2002 Denver Annual Meeting (October 27-30, 2002)

Paper No. 19
Presentation Time: 4:30 PM


BELCHER, Wayne R., Water Resources Division, U.S. Geol Survey, 6770 South Paradise Road, Las Vegas, NV 89119, SWEETKIND, Donald S., US Geol Survey, PO Box 25046, Mail Stop 973, Denver, CO 80225-0046 and FAUNT, Claudia C., US Geol Survey, 5735 Kearny Villa Rd Ste O, San Diego, CA 92123-1135, wbelcher@usgs.gov

Plausible simulations of ground-water flow require a geologically consistent framework that is quantitatively related to the hydraulic properties of the simulated hydrogeologic units.

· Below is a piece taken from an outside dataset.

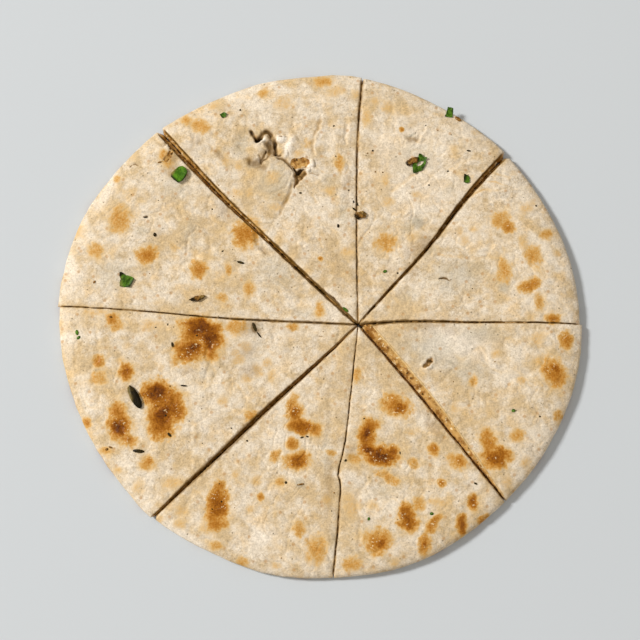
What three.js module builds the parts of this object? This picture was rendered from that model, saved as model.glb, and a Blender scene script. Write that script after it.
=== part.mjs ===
// A kulcha: a stuffed flatbread baked as one round, then cut right through into eight wedges
// that still lie together, with chopped herbs and a few bits of its filling on the crust.
// Millimetres, +Z up. The origin is the middle of the round, on the surface that it lies on.
// +Y is north on the plan: the wedges are numbered clockwise from the north cut, like a clock.
import * as THREE from 'three';
import { LoftGeometry } from 'three/addons/geometries/LoftGeometry.js';

// ---- Driving dimensions -----------------------------------------------------------------

const THICKNESS = 6.6; // of the bread, away from its rim
const HUB = new THREE.Vector2(17.6, -3.6); // where the eight cuts meet, off the round's middle
const REST_GAP = 0.3; // between a loose bit and the crust under it

// The round was rolled by hand. Each wedge's stretch of rim, from wedge_1 on, is given
// anticlockwise: the directions in degrees of its two ends, and its radii at even steps.
const RIMS = [
  { from: 42.1, to: 79.1, radii: [118.3, 117.9, 117.4, 117.1, 117.3, 117.8, 118.2] },
  { from: -0.7, to: 40.5, radii: [120.2, 120.0, 119.6, 119.0, 118.4, 118.1, 118.0] },
  { from: -44.0, to: -1.3, radii: [118.7, 119.2, 119.7, 120.3, 120.9, 121.2, 121.1] },
  { from: -87.1, to: -44.8, radii: [118.3, 118.7, 119.4, 119.5, 119.1, 118.7, 118.7] },
  { from: -128.6, to: -87.7, radii: [118.4, 117.9, 117.6, 118.1, 118.7, 118.6, 118.2] },
  { from: 177.6, to: 230.0, radii: [120.4, 120.0, 118.9, 118.4, 118.1, 118.0, 119.1] },
  { from: 129.6, to: 177.1, radii: [118.2, 118.3, 118.9, 120.2, 120.8, 121.0, 121.3] },
  { from: 79.7, to: 128.6, radii: [118.5, 118.5, 117.3, 117.1, 117.3, 116.7, 116.7, 117.2, 118.1] },
];

// The rounded rim, as heights and how far the edge has drawn in at each.
const RIM_PROFILE = [
  { height: 0, inset: 1.8 },
  { height: 0.9, inset: 0.5 },
  { height: 2.1, inset: 0 },
  { height: 3.3, inset: 0.6 },
  { height: 4.3, inset: 2.2 },
  { height: 5.3, inset: 5.6 },
  { height: 6.1, inset: 12 },
  { height: THICKNESS, inset: 24 },
];

// Each cut runs from the hub to past the rim, through the points given. Its gap is the width
// left open at the hub, half way and the rim. lean is how far the cutter leaned over there:
// the face of the wedge on its anticlockwise side slopes back that much from foot to top.
const CUTS = {
  north: {
    through: [[17.2, 28.6], [17.3, 60.6], [18.0, 88.6], [21.0, 124.6]],
    gap: [0.5, 0.5, 1.0],
    lean: [0, 0, 0],
  },
  northEast: {
    through: [[30.0, 10.4], [49.6, 32.0], [70.4, 59.2], [94.0, 85.1]],
    gap: [0.8, 1.4, 3.4],
    lean: [0, 0, 0],
  },
  east: {
    through: [[40.0, -2.1], [70.0, -2.5], [98.0, -2.6], [128.0, -3.0]],
    gap: [0.7, 0.8, 0.4],
    lean: [0, 0, 0],
  },
  southEast: {
    through: [[30.0, -18.0], [50.2, -42.6], [70.4, -68.2], [89.0, -90.9]],
    gap: [1.2, 1.1, 0.6],
    lean: [4.4, 4.2, 0.5],
  },
  south: {
    through: [[14.6, -31.4], [11.6, -57.4], [8.4, -71.4], [9.4, -81.4], [5.2, -125.4]],
    gap: [0.5, 0.5, 0.7],
    lean: [0, 0, 0],
  },
  southWest: {
    through: [[0, -20.6], [-24.0, -42.6], [-48.0, -65.8], [-83.0, -98.9]],
    gap: [0.9, 2.0, 1.2],
    lean: [0, 0, 0],
  },
  west: {
    through: [[-10, -2.4], [-45, -0.6], [-80, 2.6], [-127, 6.0]],
    gap: [0.5, 0.5, 0.4],
    lean: [0, 0, 0],
  },
  northWest: {
    through: [[0, 13.4], [-24.0, 36.8], [-50.0, 62.4], [-82.0, 98.1]],
    gap: [0.8, 1.2, 2.8],
    lean: [0.3, 0.8, 1.4],
  },
};

const EDGE_STEPS = 11; // along each cut face
const RIM_STEPS = 14; // round each wedge's stretch of rim

// ---- The round and its cuts -------------------------------------------------------------

// A value given at three even places along a length, read off at t from 0 to 1.
function along([start, middle, end], t) {
  return t < 0.5
    ? THREE.MathUtils.lerp(start, middle, t * 2)
    : THREE.MathUtils.lerp(middle, end, t * 2 - 1);
}

const rimCurves = new Map(
  RIMS.map((rim) => [
    rim,
    new THREE.SplineCurve(rim.radii.map((radius, i) => new THREE.Vector2(i, radius))),
  ]),
);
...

However, it is difficult to accurately quantify the geologic and hydraulic properties at regional scales because rock properties can vary greatly in space and hydraulic data tends to be defined at points. Tertiary volcanic units of the southwestern Nevada volcanic field (SWNVF) form a series of aquifers and confining units that are being modeled at local and regional scales to evaluate potential transport of radionuclides from the Nevada Test Site and the Yucca Mountain site. These volcanic units have spatially varying material properties produced by lithology, welding, fracturing, alteration, and proximity to inferred source. Geologic and hydraulic conductivity estimates were compiled for 6 major units of the SWNVF from boreholes where hydraulic tests were done. Hydraulic conductivity was linearly regressed with estimated percentages of alteration and welding. Alteration could not be related to hydraulic conductivity, but a correlation may exist between welding and hydraulic conductivity. Quantitatively predicting hydraulic conductivity based on either alteration or welding is not possible given the current data. However, statistical hypothesis testing qualitatively supports that hydraulic conductivity increases with increased welding due to additional fracturing and hydraulic conductivity decreases with increased alteration due to occluded porosity when classified along nominal scales of alteration and welding. These qualitative relationships allow contour maps of percentages of alteration and welding to be used in defining zones of differing hydraulic conductivity. Correspondence between rock properties and hydraulic conductivity was best where lithologic variability was limited (e.g., lava flows and nonwelded tuffs) and poorest in thick, complex welded tuffs. Poor correspondence between rock properties and hydraulic properties may be from variable connectivity of fractures encountered during a hydraulic test. Zone maps may be appropriate at a regional scale, but these results may not be readily applicable to site-scale models where knowledge of a specific flow path is required.